US Postmaster General calls for fixes, not bailouts, for USPS

“We will not need a bailout,” said US Postmaster General Pat Donahoe yesterday as he was questioned by the House oversight subcommittee in the US Congress. While Republican Congressman Connie Mack attempted to draw the Postal Service chief executive into a humiliating plea for taxpayer assistance, along similar lines as the big US banks in 2008, Donahoe insisted there were other solutions to the multi-billion dollar losses at the Postal Service.

Following on from last year’s record $8.5bn loss, this year the USPS is projected to post a $6.4bn loss, with its borrowing reaching the legal limit of $15bn by the end of the fiscal year in September.

The Postmaster General said yesterday that a few key resolutions from Congress – relieving pressure from the USPS pension and future retiree healthcare obligations, and proving it with more flexibility to cut costs – would be enough to hold off insolvency.

He said other than the pre-funding requirements, his staff had already managed to cut costs to cope with the 22% drop in mail volumes over the past decade.

During his testimony, Donahoe explained his organization’s view – which is backed by regulators – that the USPS has paid too much into its retirement systems because of the “arbitrary” system of payments enacted in the 2006 PAEA law from Congress, and would otherwise by balancing its books.

Ruth Goldway, the chairman of the independent federal regulator, the Postal Regulatory Commission, supported his view yesterday, stating: “Bottom line: without the retiree healthcare benefits fund the Postal Service would have broken even despite the impact of the recession and declining mail volumes.”


The Postmaster General confirmed yesterday that if Congress does not come through with fixes, the USPS would default on paying a $5.5bn payment into the federal retiree healthcare fund in September and $1.3bn into the workers’ compensation system in November.

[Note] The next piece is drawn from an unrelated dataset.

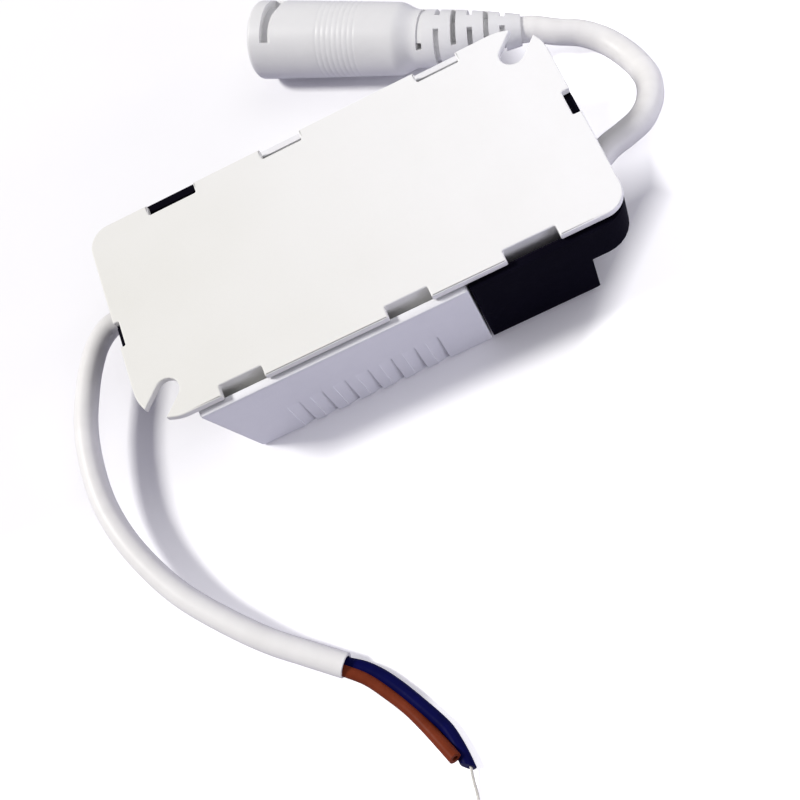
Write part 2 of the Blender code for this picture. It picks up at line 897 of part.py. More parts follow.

But, during the hearing he stressed that the Postal Service would still be able to pay both its employees and suppliers nevertheless.

“We’re up against the debt limit, so there is no breathing room,” Donahoe said.

“We will deliver the mail, we will pay the employees to deliver the mail, we will make sure that we pay our suppliers. The thing we will not do is pay the federal government.”

The USPS chief explained to new members of Congress that requests for a rebate on “overpayments” into federal retirement systems was not a request for taxpayer money, since the funds came from USPS revenues.

There was understanding from some members of the subcommittee who returned from last year, with Democrat Congresswoman Eleanor Holmes Norton saying: “Normally, if you have an overpayment you would get a refund – so I am hearing you.”

“Too big to fail”

However, while the Postmaster General fended off questions loaded with emotive terms like “too big to fail”, he did point out that the USPS could not be a self-funding organization if Congress did not make the changes being requested.

The first quarter of 2011 has already seen a loss of $329m at the Postal Service, although this would have been a net income of $226m without the pre-funding requirement, according to Donahoe.

Other witnesses before the subcommittee warned that if changes are not made in the way the Postal Service pays into its retirement funds, continuing financial shortfalls would see Congress required to make “an actual taxpayer-paid bailout”.

This was the view from Arthur Sackler, co-ordinator of the USPS customer lobby group Coalition for a 21st Century Postal Service, who explained that that if the USPS defaulted on its federal obligations in September there would be “no legal or other consequences” for the Postal Service or its management.

But he suggested the defaulting of such a major government entity could affect mailers’ confidence in USPS services, and could even effect the credit rating for the United States as a whole.

Sackler said of the USPS: “Questions about its reliability will arise with those that do business with it, and will overseas holders of US securities treat this as the first loose thread in unraveling the nation’s financial ball of yarn? What would that do to interest rates and yields for Treasury bonds?”